I am not inclined, as the majority would indicate, to permit a concession by the Attorney General to foreclose this court's proper interpretation of a case that has been submitted to the court as authority. The Douglas case submitted by the defendant is good, respectable authority for affirming this judgment, and I would follow it.

In addition to this, the court gave the general cautionary instruction that the jury should consider the interests of a witness in the outcome of the case and the reason for the witness' testimony. This, together with the full disclosure in the record of Mr. Friesen's deal with the authorities whereby he would be held immune from prosecution for all crimes committed since he was 18 years old, only on the condition that he testify fully and freely in this case and provide information in regard to other unsolved crimes, should certainly have placed this jury on guard as to Friesen's testimony and the need to consider it with extreme caution. It is difficult to imagine how the use of the magic words "care and caution in considering his testimony" would have added anything to the jury's full knowledge of the deal that had been made, the accomplice's interest and reason for testifying, the fact that his testimony alone could not convict the defendant, and that the jurors must find corroboration from other witnesses to connect this defendant with the crime before finding him guilty. To reverse this case for failure to give the added cautionary instruction requested places an undue emphasis on the use of certain key words in an instruction when the instructions as a whole fully and fairly state the law as to an accomplice.

Further, the corroborating testimony of the owners of the burglarized buildings, of Jerry Jensen, Steve Ellis and Diane Wiker *595 fairly connects this defendant with the crimes charged, and I would affirm the judgment.

I am authorized to state that Justice WOLLMAN joins in this dissent.

NOTES

[1] See State v. Johnson, 81 S.D. 600, 139 N.W.2d 232 (1965) defining an "accomplice."

[2] Defendant proposed the following instruction:

The testimony of an informer who provides evidence against a Defendant for pay, or for immunity from punishment, or for personal advantage or vindication, must be examined and weighed by the jury with greater care than the testimony of an ordinary witness. The jury must determine whether the informer's testimony has been effected [sic] by interest, or by prejudice against the defendant.

[3] Whether the requested instruction was textually sufficient to constitute a proper request for an instruction on accomplice testimony is not questioned by the State on this appeal. We express no opinion on the text, but treat it as sufficient to call to the attention of the trial court the need for the cautionary instruction on the weight of accomplice testimony.

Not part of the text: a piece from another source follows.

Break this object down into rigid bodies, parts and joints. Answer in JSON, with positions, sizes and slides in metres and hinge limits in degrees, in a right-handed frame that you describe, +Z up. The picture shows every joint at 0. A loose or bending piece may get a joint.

[4] Concerning the need for a cautionary instruction, the court wrote:

The dangers inherent in receiving the testimony of an accomplice are spelled out in 30 Am.Jur.2d, Evidence, ยง 1148, p. 323 (notes omitted):

"The facts that the testimony of accomplices is not of the most satisfactory character and that it is attended with serious infirmities are matters recognized by the decisions and are too obvious and well understood to call for extended exposition. Testimony of an accomplice has been held to be fraught with weakness due to the effect of fear, threats, hostility, motives, or hope of leniency. The consideration of the infirmities of this kind of testimony goes to the credibility of the evidence and the law requires that such testimony be closely scrutinized and accepted with caution. From Crown political prosecutions, and before, to recent prison camp inquisitions, a long history of human frailty and governmental overreaching for conviction has justified distrust in accomplice testimony. It has been said that a skeptical approach to accomplice testimony is a mark of the fair administration of justice."

This Court has recognized that defendant has a right to have a special cautionary instruction given to the jury concerning such testimony. 392 Mich. at 236, 220 N.W.2d at 458.

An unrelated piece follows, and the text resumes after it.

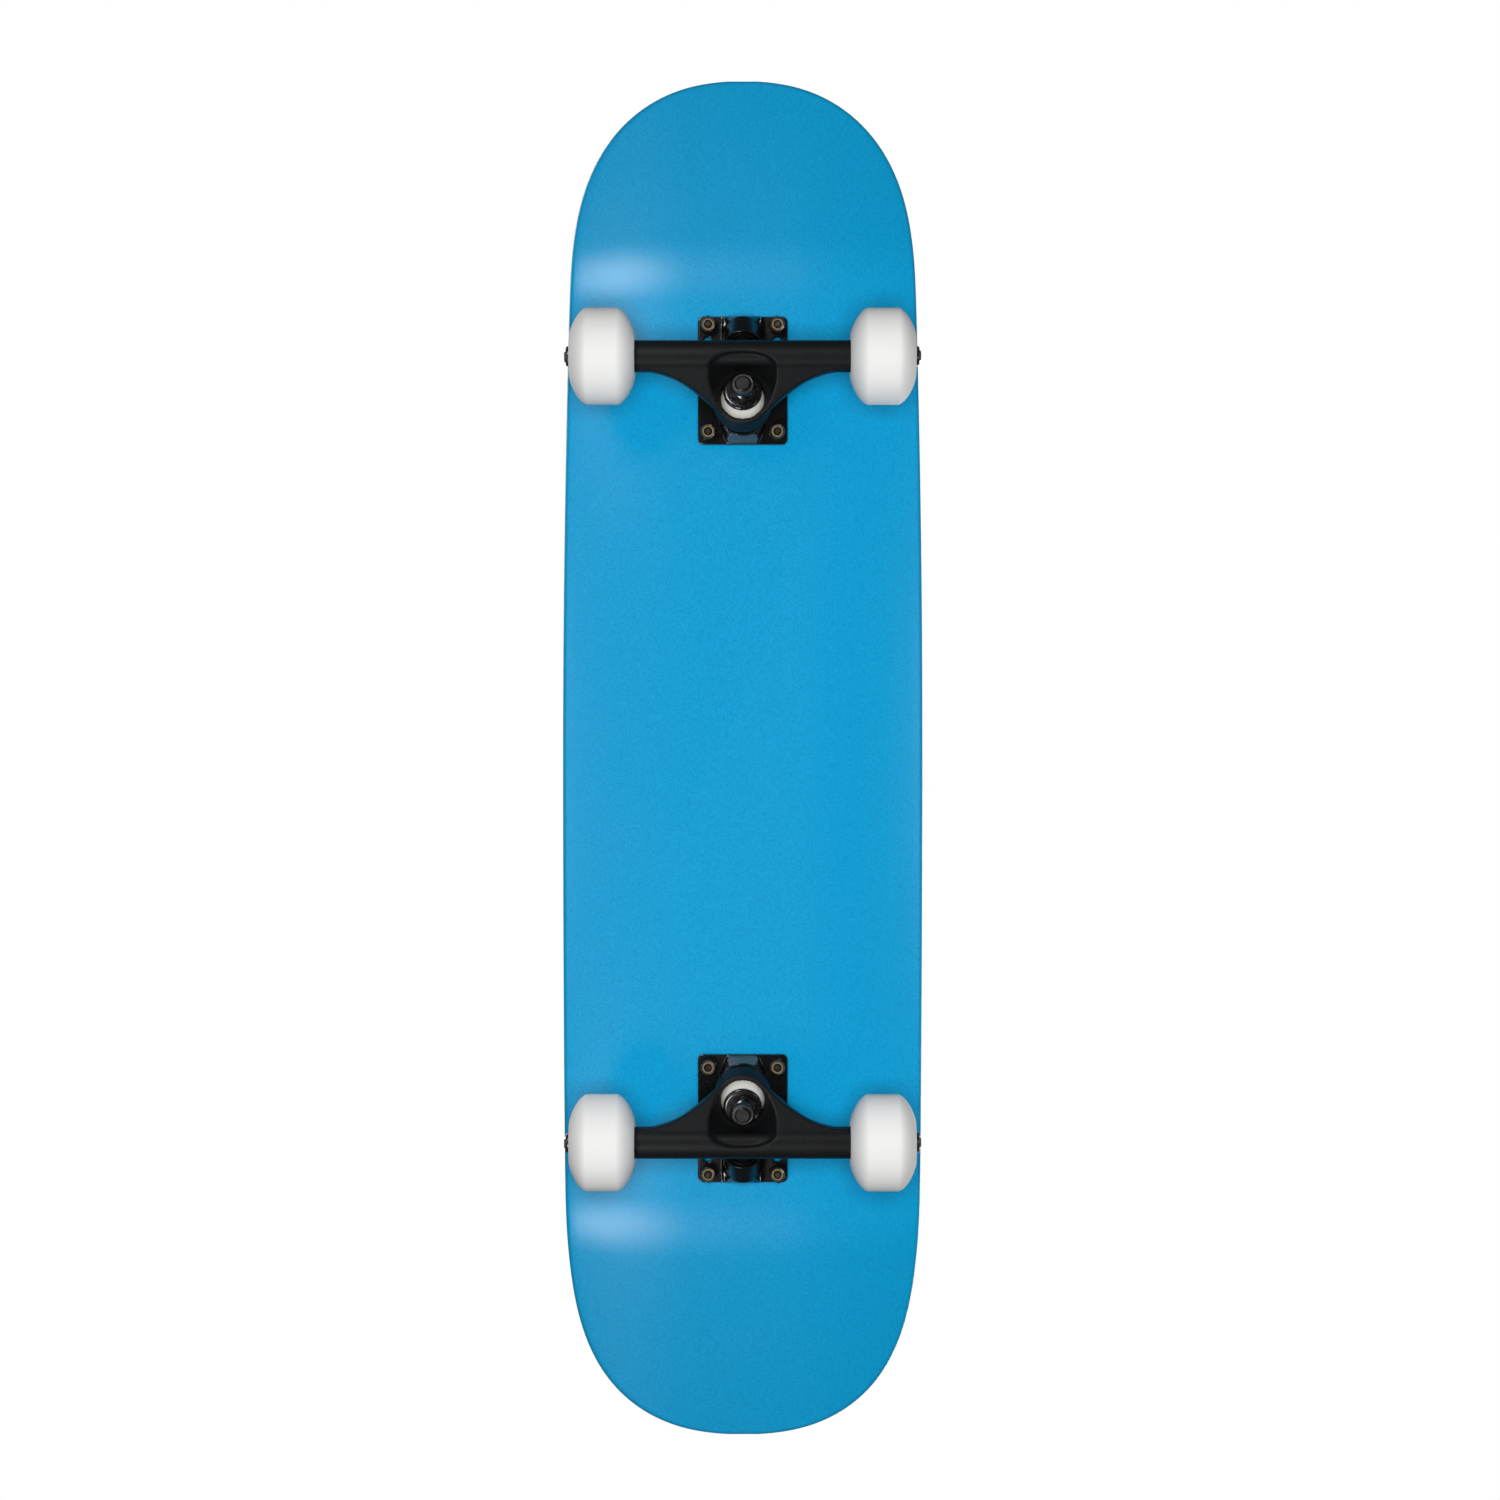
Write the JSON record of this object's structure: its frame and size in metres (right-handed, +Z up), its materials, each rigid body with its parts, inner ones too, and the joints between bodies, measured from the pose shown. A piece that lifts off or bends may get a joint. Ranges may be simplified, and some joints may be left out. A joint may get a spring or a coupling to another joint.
{
  "type": "skateboard",
  "caption": "Skateboard with a kicked, dished maple deck, grip tape, leaning cast trucks on urethane bushings, and urethane wheels on ball bearings.",
  "frame": {"origin": "on the ground under the middle of the deck's length and width", "axes": "+X to the nose, +Y to the rider's left when facing the nose, +Z up; the wheels stand on Z = 0"},
  "size_m": [0.8276, 0.216, 0.1408],
  "materials": {
    "painted_maple": "satin blue paint with a fine speckle over maple ply",
    "grip_grit": "black abrasive sheet",
    "gloss_black_casting": "gloss black enamel on cast aluminium",
    "satin_black_casting": "satin black powder coat on cast aluminium",
    "black_steel": "glossy black-oxide steel; the locknuts carry amber nylon collars",
    "zinc_steel": "bright zinc plate",
    "bearing_steel": "ground bearing steel with pressed shields",
    "ivory_urethane": "ivory cast urethane, satin",
    "white_urethane": "white cast urethane, satin"
  },
  "bodies": {
    "board": {"deck": "painted_maple", "grip_tape": "grip_grit", "front_baseplate": "gloss_black_casting", "front_pivot_cup": "ivory_urethane", "front_kingpin": "black_steel", "front_kingpin_nut": "black_steel", "front_boardside_washer": "black_steel", "front_roadside_washer": "black_steel", "front_boardside_bushing": "ivory_urethane", "front_roadside_bushing": "ivory_urethane", "front_bolt_1": "black_steel", "front_locknut_1": "black_steel", "front_bolt_2": "black_steel", "front_locknut_2": "black_steel", "front_bolt_3": "black_steel", "front_locknut_3": "black_steel", "front_bolt_4": "black_steel", "front_locknut_4": "black_steel", "rear_baseplate": "gloss_black_casting", "rear_pivot_cup": "ivory_urethane", "rear_kingpin": "black_steel", "rear_kingpin_nut": "black_steel", "rear_boardside_washer": "black_steel", "rear_roadside_washer": "black_steel", "rear_boardside_bushing": "ivory_urethane", "rear_roadside_bushing": "ivory_urethane", "rear_bolt_1": "black_steel", "rear_locknut_1": "black_steel", "rear_bolt_2": "black_steel", "rear_locknut_2": "black_steel", "rear_bolt_3": "black_steel", "rear_locknut_3": "black_steel", "rear_bolt_4": "black_steel", "rear_locknut_4": "black_steel"},
    "front_hanger": {"front_hanger": "satin_black_casting", "front_axle": "zinc_steel", "front_left_spacer_stack": "zinc_steel", "front_left_axle_nut": "black_steel", "front_right_spacer_stack": "zinc_steel", "front_right_axle_nut": "black_steel"},
    "front_left_wheel": {"front_left_wheel": "white_urethane", "front_left_outer_bearing": "bearing_steel", "front_left_inner_bearing": "bearing_steel"},
    "front_right_wheel": {"front_right_wheel": "white_urethane", "front_right_outer_bearing": "bearing_steel", "front_right_inner_bearing": "bearing_steel"},
    "rear_hanger": {"rear_hanger": "satin_black_casting", "rear_axle": "zinc_steel", "rear_left_spacer_stack": "zinc_steel", "rear_left_axle_nut": "black_steel", "rear_right_spacer_stack": "zinc_steel", "rear_right_axle_nut": "black_steel"},
    "rear_left_wheel": {"rear_left_wheel": "white_urethane", "rear_left_outer_bearing": "bearing_steel", "rear_left_inner_bearing": "bearing_steel"},
    "rear_right_wheel": {"rear_right_wheel": "white_urethane", "rear_right_outer_bearing": "bearing_steel", "rear_right_inner_bearing": "bearing_steel"}
  },
  "joints": [
    {"name": "front_steer", "type": "hinge", "parent": "board", "child": "front_hanger", "pos_m": [0.23915, 0, 0.06701], "axis": [0.9252, 0, 0.3795], "range_deg": [-15, 15], "stiffness_Nm_per_rad": 80, "deforming": ["front_boardside_bushing", "front_roadside_bushing"]},
    {"name": "front_left_spin", "type": "hinge", "parent": "front_hanger", "child": "front_left_wheel", "pos_m": [0.22266, 0.0815, 0.028], "axis": [0, 1, 0], "continuous": true},
    {"name": "front_right_spin", "type": "hinge", "parent": "front_hanger", "child": "front_right_wheel", "pos_m": [0.22266, -0.0815, 0.028], "axis": [0, 1, 0], "continuous": true},
    {"name": "rear_steer", "type": "hinge", "parent": "board", "child": "rear_hanger", "pos_m": [-0.25015, 0, 0.06701], "axis": [0.9252, 0, -0.3795], "range_deg": [-15, 15], "stiffness_Nm_per_rad": 80, "deforming": ["rear_boardside_bushing", "rear_roadside_bushing"]},
    {"name": "rear_left_spin", "type": "hinge", "parent": "rear_hanger", "child": "rear_left_wheel", "pos_m": [-0.23366, 0.0815, 0.028], "axis": [0, 1, 0], "continuous": true},
    {"name": "rear_right_spin", "type": "hinge", "parent": "rear_hanger", "child": "rear_right_wheel", "pos_m": [-0.23366, -0.0815, 0.028], "axis": [0, 1, 0], "continuous": true}
  ]
}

[5] A conviction cannot be had upon the testimony of an accomplice unless he be corroborated by such other evidence as tends to connect the defendant with the commission of the offense, and the corroboration is not sufficient if it merely shows the commission of the offense, or the circumstances thereof.

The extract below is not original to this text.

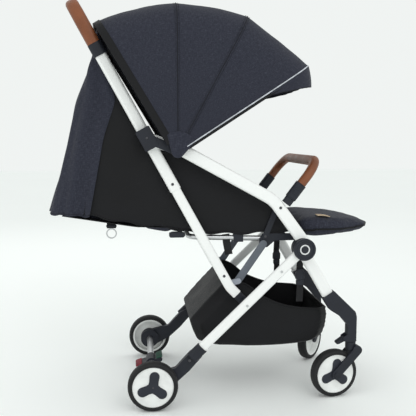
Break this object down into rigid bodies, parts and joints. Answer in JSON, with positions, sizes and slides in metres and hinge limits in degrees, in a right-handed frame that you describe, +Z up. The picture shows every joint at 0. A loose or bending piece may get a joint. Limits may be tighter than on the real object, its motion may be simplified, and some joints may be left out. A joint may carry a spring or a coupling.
{
  "type": "baby stroller",
  "caption": "Folding four-wheeled baby stroller with swivelling front wheels, reclining seat, legrest, bumper bar, hinged canopy, basket and a telescoping handle.",
  "frame": {"origin": "on the ground under the middle of the stroller", "axes": "+X the way it travels, +Y to its left, +Z up"},
  "size_m": [0.8886, 0.458, 1.0535],
  "materials": {
    "white_paint": "gloss",
    "dark_plastic": "matte",
    "leather": "satin",
    "tyre_rubber": "matte",
    "wheel_white": "satin",
    "steel": "satin",
    "grey_metal": "satin",
    "navy_weave": "matte",
    "black_nylon": "satin",
    "black_webbing": "matte",
    "pad_rubber": "matte"
  },
  "bodies": {
    "armrest_frame": {"armrest_tube_right": "white_paint", "armrest_tube_left": "white_paint", "armrest_sleeves": "dark_plastic", "bumper_sockets": "dark_plastic", "hub_caps": "dark_plastic", "side_panels": "black_nylon"},
    "rear_frame": {"rear_leg_right": "white_paint", "rear_leg_left": "white_paint", "rear_brackets": "dark_plastic", "rear_axle": "steel", "frame_rivets": "steel", "basket": "black_nylon", "basket_straps": "black_webbing"},
    "rear_wheel_right": {"rear_tyre_right": "tyre_rubber", "rear_disc_right": "wheel_white"},
    "rear_wheel_left": {"rear_tyre_left": "tyre_rubber", "rear_disc_left": "wheel_white"},
    "brake": {"brake_pedal": "dark_plastic", "brake_pads": "pad_rubber"},
    "front_frame": {"front_leg_right": "white_paint", "front_leg_left": "white_paint", "front_brackets": "dark_plastic"},
    "caster_right": {"caster_fork_right": "dark_plastic"},
    "caster_left": {"caster_fork_left": "dark_plastic"},
    "front_wheel_right": {"front_tyre_right": "tyre_rubber", "front_disc_right": "wheel_white"},
    "front_wheel_left": {"front_tyre_left": "tyre_rubber", "front_disc_left": "wheel_white"},
    "lock_right": {"caster_lock_right": "dark_plastic"},
    "lock_left": {"caster_lock_left": "dark_plastic"},
    "handle_upper": {"upper_tubes": "white_paint", "handle_collars": "dark_plastic", "grip_sleeves": "dark_plastic", "handle_grip": "leather", "canopy_bow_rear": "dark_plastic", "rear_flap": "navy_weave", "canopy_fabric": "navy_weave"},
    "handle_lower": {"lower_tubes": "white_paint", "link_brackets": "grey_metal", "handle_feet": "dark_plastic"},
    "fold_release": {"fold_button": "dark_plastic"},
    "bow_1": {"canopy_bow_1": "dark_plastic"},
    "bow_2": {"canopy_bow_2": "dark_plastic"},
    "bow_front": {"canopy_bow_front": "dark_plastic"},
    "visor": {"sun_visor": "navy_weave"},
    "bumper": {"bumper_ends": "dark_plastic", "bumper_grip": "leather"},
    "bumper_catch_right": {"bumper_button_right": "dark_plastic"},
    "bumper_catch_left": {"bumper_button_left": "dark_plastic"},
    "hangers": {"hanger_arms": "dark_plastic"},
    "seat_base": {"seat_rails": "steel", "seat_brackets": "dark_plastic", "seat_cushion": "navy_weave", "rail_clips": "black_webbing", "waist_strap": "black_webbing"},
    "links": {"seat_links": "grey_metal"},
    "backrest": {"backrest_pad": "navy_weave", "backrest_straps": "black_webbing", "d_ring": "steel"},
    "legrest": {"legrest_pad": "navy_weave"}
  },
  "joints": [
    {"name": "frame_fold", "type": "hinge", "parent": "armrest_frame", "child": "rear_frame", "pos_m": [0.21268, 0, 0.413], "axis": [0, 1, 0], "range_deg": [0, 70], "deforming": ["side_panels", "rear_flap", "basket", "basket_straps", "canopy_fabric"]},
    {"name": "front_leg_fold", "type": "hinge", "parent": "armrest_frame", "child": "front_frame", "pos_m": [0.21268, 0, 0.413], "axis": [0, 1, 0], "range_deg": [0, 118]},
    {"name": "handle_fold", "type": "hinge", "parent": "armrest_frame", "child": "handle_upper", "pos_m": [-0.19068, 0, 0.70002], "axis": [0, -1, 0], "range_deg": [0, 15.85]},
    {"name": "handle_telescope", "type": "slide", "parent": "handle_upper", "child": "handle_lower", "axis": [-0.4798, 0, 0.8774], "range_m": [0, 0.21076]},
    {"name": "hanger_swing", "type": "hinge", "parent": "armrest_frame", "child": "hangers", "pos_m": [0.15268, 0, 0.52], "axis": [0, 1, 0], "range_deg": [0, 34.26]},
    {"name": "seat_swing", "type": "hinge", "parent": "hangers", "child": "seat_base", "pos_m": [0.12068, 0, 0.44], "axis": [0, -1, 0], "range_deg": [0, 4.26]},
    {"name": "link_swing", "type": "hinge", "parent": "seat_base", "child": "links", "pos_m": [0.11568, 0, 0.42], "axis": [0, 1, 0], "range_deg": [0, 77.68]},
    {"name": "backrest_recline", "type": "hinge", "parent": "seat_base", "child": "backrest", "pos_m": [-0.08232, 0, 0.44], "axis": [0, 1, 0], "range_deg": [0, 45], "deforming": ["side_panels", "rear_flap"]},
    {"name": "legrest_tilt", "type": "hinge", "parent": "seat_base", "child": "legrest", "pos_m": [0.20568, 0, 0.44], "axis": [0, 1, 0], "range_deg": [0, 55], "deforming": ["side_panels"]},
    {"name": "canopy_fold", "type": "hinge", "parent": "handle_upper", "child": "bow_1", "pos_m": [-0.11432, 0, 0.667], "axis": [0, -1, 0], "range_deg": [0, 28], "deforming": ["canopy_fabric"]},
    {"name": "canopy_fold_middle", "type": "hinge", "parent": "bow_1", "child": "bow_2", "pos_m": [-0.11432, 0, 0.667], "axis": [0, -1, 0], "range_deg": [0, 27.01]},
    {"name": "canopy_fold_front", "type": "hinge", "parent": "bow_2", "child": "bow_front", "pos_m": [-0.11432, 0, 0.667], "axis": [0, -1, 0], "range_deg": [0, 25.01]},
    {"name": "visor_flip", "type": "hinge", "parent": "bow_front", "child": "visor", "pos_m": [0.23268, 0, 0.88], "axis": [0, -1, 0], "range_deg": [0, 90]},
    {"name": "bumper_lift", "type": "slide", "parent": "armrest_frame", "child": "bumper", "axis": [0.6094, 0, 0.7929], "range_m": [0, 0.06]},
    {"name": "bumper_catch_press_right", "type": "slide", "parent": "bumper", "child": "bumper_catch_right", "axis": [0, 1, 0], "range_m": [0, 0.003], "stiffness_N_per_m": 300},
    {"name": "bumper_catch_press_left", "type": "slide", "parent": "bumper", "child": "bumper_catch_left", "axis": [0, -1, 0], "range_m": [0, 0.003], "stiffness_N_per_m": 300},
    {"name": "fold_button_press", "type": "slide", "parent": "handle_upper", "child": "fold_release", "axis": [-1, 0, 0], "range_m": [0, 0.006], "stiffness_N_per_m": 300},
    {"name": "rear_wheel_spin_right", "type": "hinge", "parent": "rear_frame", "child": "rear_wheel_right", "pos_m": [-0.18232, -0.215, 0.065], "axis": [0, 1, 0], "continuous": true},
    {"name": "rear_wheel_spin_left", "type": "hinge", "parent": "rear_frame", "child": "rear_wheel_left", "pos_m": [-0.18232, 0.215, 0.065], "axis": [0, 1, 0], "continuous": true},
    {"name": "brake_rock", "type": "hinge", "parent": "rear_frame", "child": "brake", "pos_m": [-0.18232, -0.022, 0.065], "axis": [0, 1, 0], "range_deg": [0, 15]},
    {"name": "caster_swivel_right", "type": "hinge", "parent": "front_frame", "child": "caster_right", "pos_m": [0.35768, -0.166, 0.149], "axis": [0, 0, 1], "continuous": true},
    {"name": "caster_swivel_left", "type": "hinge", "parent": "front_frame", "child": "caster_left", "pos_m": [0.35768, 0.166, 0.149], "axis": [0, 0, -1], "continuous": true},
    {"name": "front_wheel_spin_right", "type": "hinge", "parent": "caster_right", "child": "front_wheel_right", "pos_m": [0.30928, -0.17367, 0.065], "axis": [-0.1564, 0.9877, 0], "continuous": true},
    {"name": "front_wheel_spin_left", "type": "hinge", "parent": "caster_left", "child": "front_wheel_left", "pos_m": [0.32618, 0.12846, 0.065], "axis": [-0.766, 0.6428, 0], "continuous": true},
    {"name": "caster_lock_right", "type": "hinge", "parent": "front_frame", "child": "lock_right", "pos_m": [0.33868, -0.166, 0.158], "axis": [0, -1, 0], "range_deg": [0, 8]},
    {"name": "caster_lock_left", "type": "hinge", "parent": "front_frame", "child": "lock_left", "pos_m": [0.33868, 0.166, 0.158], "axis": [0, -1, 0], "range_deg": [0, 8]}
  ],
  "couplings": [
    {"joint": "front_leg_fold", "follows": "frame_fold", "ratio": 1.6857},
    {"joint": "handle_fold", "follows": "frame_fold", "ratio": 0.22623},
    {"joint": "handle_telescope", "follows": "frame_fold", "m_per_rad": 0.17242},
    {"joint": "hanger_swing", "follows": "frame_fold", "ratio": 0.48929},
    {"joint": "seat_swing", "follows": "frame_fold", "ratio": 0.060714},
    {"joint": "link_swing", "follows": "frame_fold", "ratio": 1.1096},
    {"joint": "canopy_fold_middle", "follows": "canopy_fold", "ratio": 0.96429},
    {"joint": "canopy_fold_front", "follows": "canopy_fold", "ratio": 0.89286}
  ]
}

[6] You are the sole and exclusive judges of the credibility of the witnesses, of the weight of evidence, and of all questions of fact. The Court does not in any of the instructions which it gives you mean or intend to say or even to intimate what any of the facts in this case are, or what your verdict in this case should be. It is your right, in determining upon the weight to be given to the testimony of the several witnesses who have testified in the case, to determine from the appearance of the candor or frankness, or the lack thereof, which witnesses are more worthy of credit, and to give weight accordingly. In determining the weight to be given to the testimony of the witnesses, you are authorized to consider their relationship to the parties, when the same is proved, their interest, if any, in the event of the action, their feeling or bias, if any has been shown, their demeanor on the stand, their means of information, and the reasonableness of the story told by them, and to give weight accordingly.

[7] We do not depend upon State v. Douglas, 70 S.D. 203, 16 N.W.2d 489 (1944), supra, as precedent for our holding that the error here is prejudicial. In Douglas, neither the accomplice testimony instruction nor the accomplice corroboration instruction was given. The court held both should have been given, and that failure to give them was prejudicial. That is not the precise issue on prejudicial error presented here.